--- Material provided ---

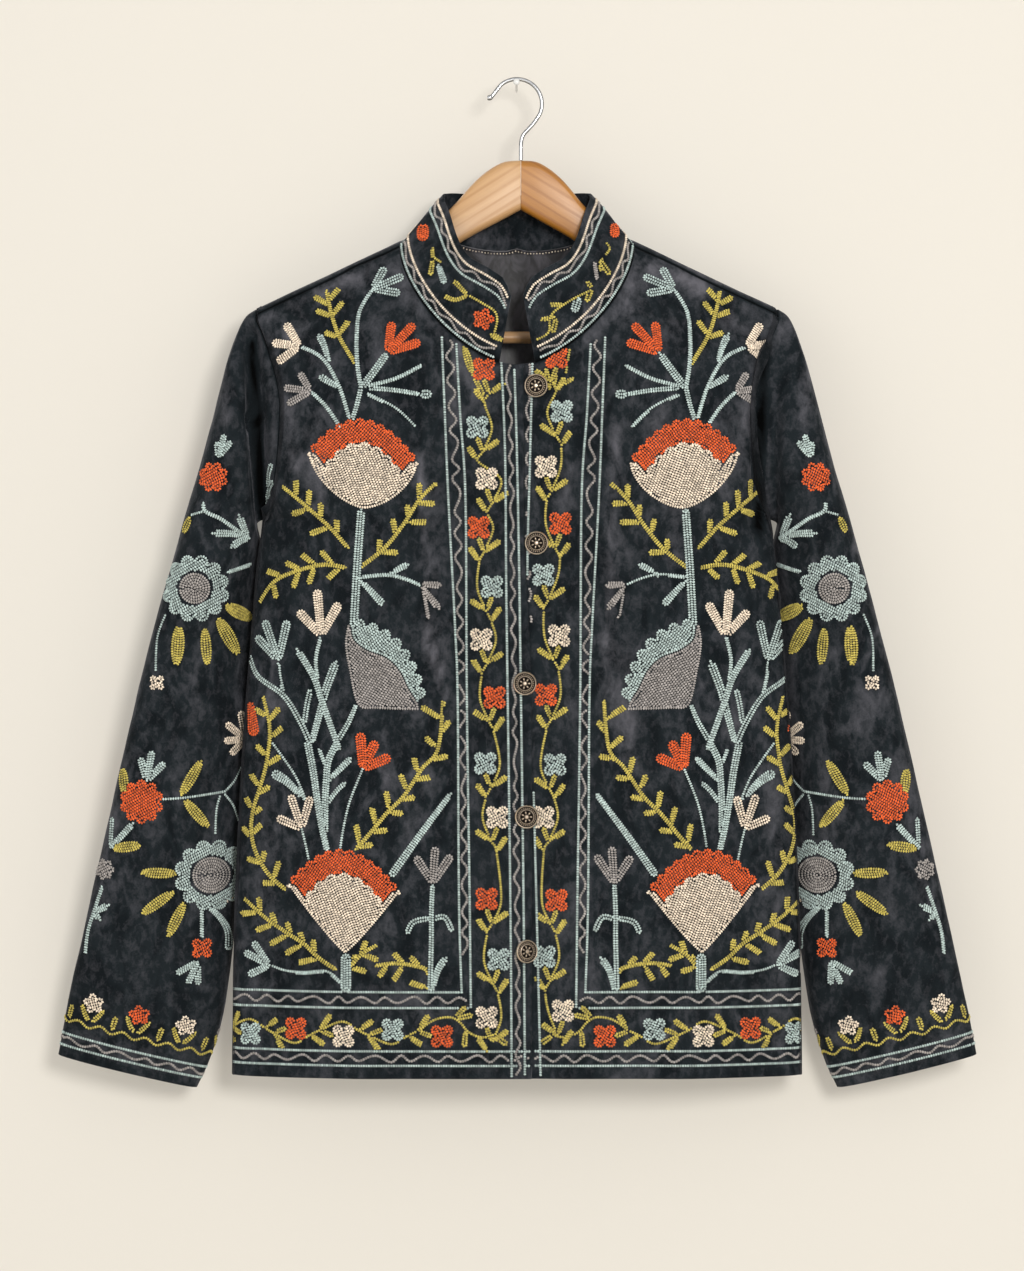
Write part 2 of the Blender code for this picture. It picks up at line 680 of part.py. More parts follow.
def make_button(number, row, material, lapping):
    """Domed disc with a shank, which stands on the left front or through the right front's slot."""
    left = front_point(1, across_at(row.x, row.z), row.z)
    lift = BUTTON_STANDOFF if not row.turn else TURNED_STANDOFF
    if row.through:
        lift += CLOTH + LAP_GAP
    back = left.y - FOOT_GAP - lift
    profile = [(0, -lift), (SHANK_RADIUS, -lift), (SHANK_RADIUS, 0)]
    profile += [(r * BUTTON_RADIUS, h * BUTTON_RADIUS) for r, h in BUTTON_PROFILE[1:]]
    solid = turned_solid(profile, BUTTON_SIDES)
    turn = math.radians(row.turn)
    for vertex in solid.verts:
        head = vertex.co.z >= -1e-6
        place = Vector((vertex.co.x, -vertex.co.z, vertex.co.y))
        if head:
            place = Matrix.Rotation(turn, 3, "Z") @ place
        vertex.co = place + Vector((row.x, back, row.z))
    make_object(f"button_{number}", solid, material)
    if row.through:
        slot = bmesh.new()
        bmesh.ops.create_cube(slot, size=1)
        cutter = make_object(f"slot_{number}", slot, material)
        cutter.scale = (SLOT_LENGTH, SLOT_DEPTH, SLOT_HEIGHT)
        cutter.location = (row.x - SLOT_SHIFT, left.y, row.z)
        cut(lapping, cutter, f"buttonhole_{number}")


def arm_rows():
    """Stations of one arm, which follows the shoulder's inside to its end."""
    under = CLOTH * math.sqrt(1 + SHOULDER_SLOPE ** 2) + REST_GAP
    rows = list(ARM_NECK)
    for x, height in zip(ARM_STATIONS, ARM_HEIGHT):
        top = ridge_z(x) - under
        if x == ARM_STATIONS[-1]:
            top -= ARM_END_DROP
        rows.append(Arm(x, top, top - height))
    return rows


def make_arm(name, side, material):
    solid = bmesh.new()
    rings = []
    for row in arm_rows():
        x = side * row.x
        if row.x == 0:
            x = HANGER_X + side * MITRE_GAP / 2
        elif abs(row.x) < ARM_STATIONS[0]:
            x += HANGER_X * (1 - row.x / ARM_STATIONS[0])
        ring = []
        upper = row.top - HANGER_HALF_THICKNESS
        lower = row.bottom + HANGER_HALF_THICKNESS
        for centre, start in ((upper, 0), (lower, 180)):
            for k in range(ARM_EDGE_POINTS + 1):
                angle = math.radians(start + 180 * k / ARM_EDGE_POINTS)
                ring.append(solid.verts.new((x, HANGER_HALF_THICKNESS * math.cos(angle),
                                             centre + HANGER_HALF_THICKNESS * math.sin(angle))))
        rings.append(ring)
    for a, b in zip(rings, rings[1:]):
        for k in range(len(a)):
            m = (k + 1) % len(a)
            solid.faces.new((a[k], a[m], b[m], b[k]))
    solid.faces.new(rings[0])
    solid.faces.new(rings[-1])
    face_outwards(solid)
    return make_object(name, solid, material)


def make_bar(name, radius, half_length, material):
    profile = [(0, -half_length), (radius, -half_length), (radius, half_length), (0, half_length)]
    solid = turned_solid(profile, BAR_SIDES)
    bmesh.ops.rotate(solid, verts=solid.verts[:], matrix=Matrix.Rotation(math.pi / 2, 3, "Y"))
    made = make_object(name, solid, material)
    made.location = (0, 0, BAR_Z)
    return made


def make_hook(material):
    """Bent wire: the crook's arc, its turn back to the middle and the stem down to the wood."""
    centre_z = -(HOOK_RADIUS - HOOK_WIRE / 2)
    points = [(x, 0, z) for x, z in HOOK_TIP]
    for k in range(HOOK_ARC_POINTS + 1):
        angle = math.radians(HOOK_START + (HOOK_END - HOOK_START) * k / HOOK_ARC_POINTS)
        points.append((HOOK_RADIUS * math.cos(angle), 0, centre_z + HOOK_RADIUS * math.sin(angle)))
    points += [(x, 0, z) for x, z in HOOK_NECK]
    foot = ARM_NECK[0].top + SEAM_GAP
    points += [(HANGER_X, 0, HOOK_STEM_Z), (HANGER_X, 0, foot)]
    curve = bpy.data.curves.new("hanger_hook", "CURVE")
    curve.dimensions = "3D"
    curve.bevel_depth = HOOK_WIRE / 2
    curve.bevel_resolution = 2
    curve.use_fill_caps = True
    spline = curve.splines.new("POLY")
    spline.points.add(len(points) - 1)
    for k, (target, point) in enumerate(zip(spline.points, points)):
        target.co = (*point, 1)
        target.radius = 1 + HOOK_BALL * max(0.0, 1 - (k - 1) ** 2) if k < 3 else 1
    curve.materials.append(material)
    made = bpy.data.objects.new("hanger_hook", curve)
    bpy.context.scene.collection.objects.link(made)


def make_hanger():
    wood = make_material("hanger_wood", (0.66, 0.42, 0.20), 0.42)
    steel = make_material("hook_steel", (0.62, 0.63, 0.65), 0.20, 1.0)
    arms = [make_arm(f"hanger_arm_{name}", side, wood) for name, side in SIDES.items()]
    make_bar("hanger_bar", BAR_RADIUS, BAR_HALF_LENGTH, wood)
    socket = make_bar("bar_socket", BAR_RADIUS + SEAM_GAP, BAR_HALF_LENGTH + SEAM_GAP, wood)
    for arm in arms:
        cut(arm, socket, "socket")
    make_hook(steel)


def make_jacket():
    velvet = make_material("velvet", (0.020, 0.028, 0.040), 0.70)
    satin = make_material("lining", (0.060, 0.060, 0.075), 0.45)
    bronze = make_material("bronze", (0.110, 0.075, 0.045), 0.40, 0.9)
    fronts = {side: front_net(side) for side in SIDES.values()}
    back = back_net()
    join_seams(fronts, back)
    net = Net()
    net.add("back_panel", back)
    net.add("collar", collar_net(neckline(fronts, back)))
    for name, side in SIDES.items():
        net.add(f"front_{name}", fronts[side])
        net.add(f"sleeve_{name}", sleeve_net(side, armhole(side, fronts[side], back)), ring=True)
    net.finish()
    pieces = {}
    for name in sorted(set(net.piece.values())):
        faces = {face for face, piece in net.piece.items() if piece == name}
        pieces[name] = make_object(name, wall(net, faces, 0, CLOTH), velvet)
    make_lining(net, satin)
    net.mesh.free()
    for number, row in enumerate(BUTTONS, 1):
        make_button(number, row, bronze, pieces["front_right"])


def main():
    for item in list(bpy.data.objects):
        bpy.data.objects.remove(item, do_unlink=True)
    make_jacket()
    make_hanger()


main()
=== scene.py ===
"""Looks of the embroidered velvet jacket on its wooden hanger.

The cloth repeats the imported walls' own surfaces in finer steps, with the smaller creases added. The
chain stitches, the buttons' relief, the wood and the wire are laid on top. Metres, +Z up, +Y towards
the jacket's back; left and right in names are the wearer's.
"""

import math
import random
from bisect import bisect_left
from collections import namedtuple
from functools import lru_cache

import bmesh
import bpy
from mathutils import Matrix, Vector, noise
from mathutils.bvhtree import BVHTree
from mathutils.kdtree import KDTree


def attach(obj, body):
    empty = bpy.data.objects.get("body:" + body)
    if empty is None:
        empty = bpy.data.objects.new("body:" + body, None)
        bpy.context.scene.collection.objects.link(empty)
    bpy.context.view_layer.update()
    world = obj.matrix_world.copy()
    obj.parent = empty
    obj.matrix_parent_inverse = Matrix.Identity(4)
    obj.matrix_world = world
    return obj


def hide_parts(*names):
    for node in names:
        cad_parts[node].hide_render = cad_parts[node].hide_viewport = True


bl_info = {
    "name": "Embroidered Velvet Jacket",
    "version": (1, 0, 0),
    "blender": (4, 5, 0),
    "location": "View3D > Sidebar > Jacket",
    "description": "Velvet jacket with floral chain stitch on a wooden hanger",
    "category": "Object",
}

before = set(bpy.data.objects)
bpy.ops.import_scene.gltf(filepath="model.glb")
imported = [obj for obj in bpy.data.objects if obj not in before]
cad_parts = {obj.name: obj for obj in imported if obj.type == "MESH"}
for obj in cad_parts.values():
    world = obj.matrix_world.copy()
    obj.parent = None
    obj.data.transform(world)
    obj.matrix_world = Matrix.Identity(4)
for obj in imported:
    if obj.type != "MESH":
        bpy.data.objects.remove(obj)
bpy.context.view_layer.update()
BODY_NAME = "root"


def table(kind, rows):
    """The rows with named columns."""
    return tuple(kind(*row) for row in rows)


# Cloth
CLOTH = 0.0020              # velvet with its backing
LINING = 0.0010
SEAM_GAP = 0.0003           # between pieces at a seam
SEAM_SHARE = 0.55           # of the seam's gap, taken from each side
LAP_GAP = 0.0004            # between the two fronts where they lap
SIDES = {"right": -1, "left": 1}

# Heights below the hook, and widths from the middle
NECK_HALF_WIDTH = 0.0905    # middle to the neck end of the shoulder seam
NECK_RIDGE_Z = -0.1232      # top of the shoulder beside the neck
SHOULDER_SLOPE = 0.475      # fall of the shoulder for each metre outwards
TIP_HALF_WIDTH = 0.2002     # middle to the sleeve end of the shoulder seam
RIDGE_RADIUS = 0.0125       # the cloth's bend over the hanger
SEAM_DROP = 0.0050          # shoulder seam below the ridge, on the front of it
NECK_DROP = 0.0945          # front neck point below the shoulder seam's neck end
NECK_POWER = 1.6            # roundness of the front neckline
NECK_BACK_Z = -0.1285       # collar seam at the middle of the back
NECK_BACK_POWER = 1.4       # roundness of the back neckline
UNDERARM_Z = -0.3380        # bottom of the armhole
HEM_Z = -0.7635
ARMHOLE_DEPTH = 0.0300      # half the armhole's width, front to back
FALL = 0.1200               # height over which the cloth leaves the hanger's line
ROUNDNESS = 2.6             # 2 is an ellipse, more is squarer

Section = namedtuple("Section", "z half_width front back")
BODY = table(Section, (
    (-0.1850, 0.2002, 0.0495, 0.0330),
    (-0.2050, 0.1918, 0.0500, 0.0335),
    (-0.2260, 0.1847, 0.0500, 0.0340),
    (-0.2450, 0.1808, 0.0500, 0.0340),
    (-0.2660, 0.1808, 0.0500, 0.0340),
    (-0.2950, 0.1832, 0.0500, 0.0340),
    (-0.3160, 0.1868, 0.0500, 0.0340),
    (-0.3290, 0.1908, 0.0500, 0.0340),
    (UNDERARM_Z, 0.1950, 0.0495, 0.0340),
    (-0.3650, 0.1995, 0.0490, 0.0340),
    (-0.4000, 0.2027, 0.0480, 0.0335),
    (-0.4766, 0.2090, 0.0460, 0.0330),
    (-0.5536, 0.2138, 0.0450, 0.0325),
    (-0.6537, 0.2180, 0.0440, 0.0325),
    (HEM_Z, 0.2195, 0.0430, 0.0330),
))

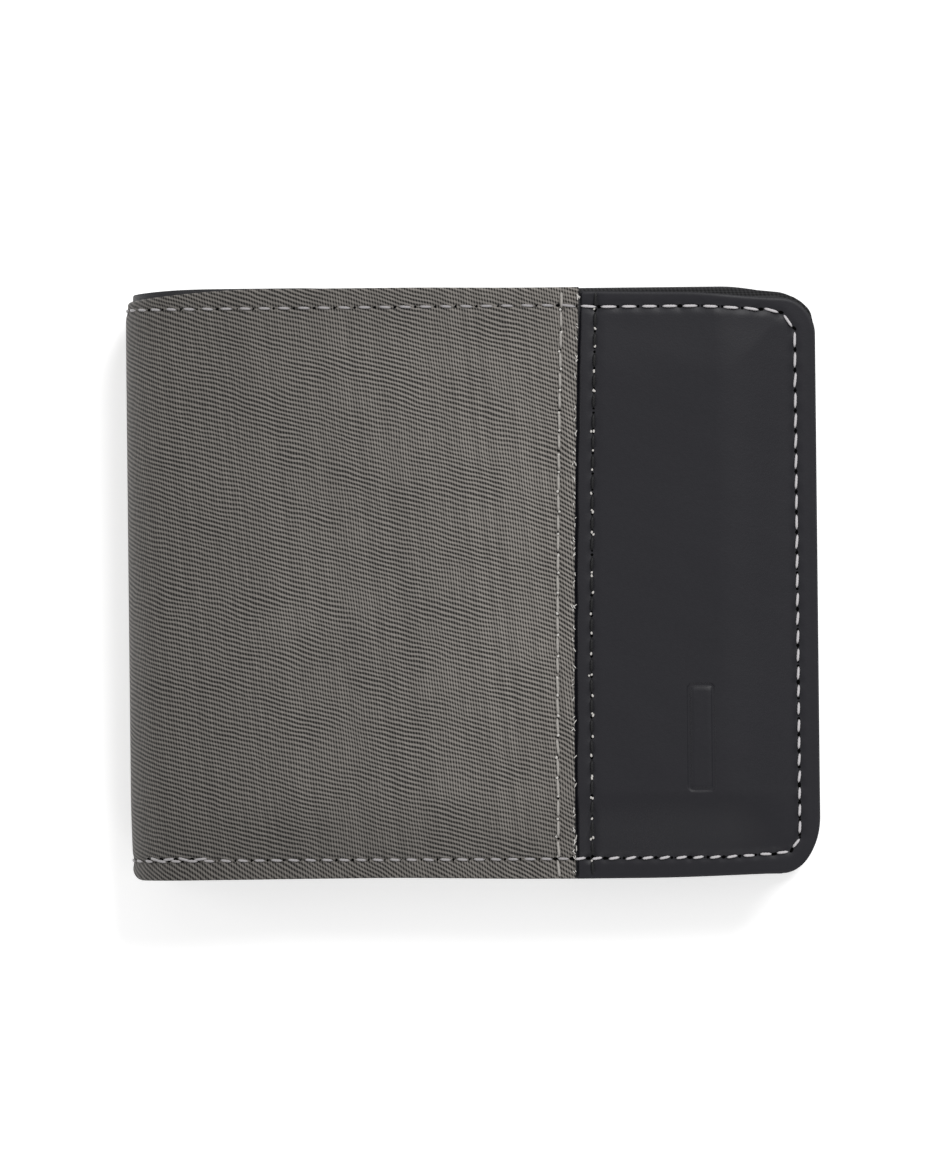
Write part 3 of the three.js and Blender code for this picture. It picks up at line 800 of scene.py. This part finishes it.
def fabric_low(s):
    return -HALF_HEIGHT + 0.45 - 0.4 * smooth((np.abs(s) - 45) / 30) + spine_lift(s)


def spine_lift(s):
    """The fold's bottom edge curves up round the back of the spine."""
    left = np.clip(CORNER_SPINE - FOLD_RADIUS * (1 - np.cos(fold_angle(s))), 0, CORNER_SPINE)
    return CORNER_SPINE - np.sqrt(CORNER_SPINE ** 2 - left ** 2)


def stuffed(half, s, y):
    """The cover is fuller inside its edge stitching than along it."""
    inward = np.minimum(EDGE_THREAD_Y - np.abs(y), ARC_END + half.end - EDGE_THREAD_INSET - s)
    return 0.4 * (1 - smooth(inward / 11)) * smooth(s / ARC_END)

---

Instructions to follow.
Copy out precisely the lines from the line with "back = back_net()" to the line with "bpy.context.scene.collection.objects.link(empty)" in the material above, including those two lines and omitting all the rest.

Written answer.
    back = back_net()
    join_seams(fronts, back)
    net = Net()
    net.add("back_panel", back)
    net.add("collar", collar_net(neckline(fronts, back)))
    for name, side in SIDES.items():
        net.add(f"front_{name}", fronts[side])
        net.add(f"sleeve_{name}", sleeve_net(side, armhole(side, fronts[side], back)), ring=True)
    net.finish()
    pieces = {}
    for name in sorted(set(net.piece.values())):
        faces = {face for face, piece in net.piece.items() if piece == name}
        pieces[name] = make_object(name, wall(net, faces, 0, CLOTH), velvet)
    make_lining(net, satin)
    net.mesh.free()
    for number, row in enumerate(BUTTONS, 1):
        make_button(number, row, bronze, pieces["front_right"])


def main():
    for item in list(bpy.data.objects):
        bpy.data.objects.remove(item, do_unlink=True)
    make_jacket()
    make_hanger()


main()
=== scene.py ===
"""Looks of the embroidered velvet jacket on its wooden hanger.

The cloth repeats the imported walls' own surfaces in finer steps, with the smaller creases added. The
chain stitches, the buttons' relief, the wood and the wire are laid on top. Metres, +Z up, +Y towards
the jacket's back; left and right in names are the wearer's.
"""

import math
import random
from bisect import bisect_left
from collections import namedtuple
from functools import lru_cache

import bmesh
import bpy
from mathutils import Matrix, Vector, noise
from mathutils.bvhtree import BVHTree
from mathutils.kdtree import KDTree


def attach(obj, body):
    empty = bpy.data.objects.get("body:" + body)
    if empty is None:
        empty = bpy.data.objects.new("body:" + body, None)
        bpy.context.scene.collection.objects.link(empty)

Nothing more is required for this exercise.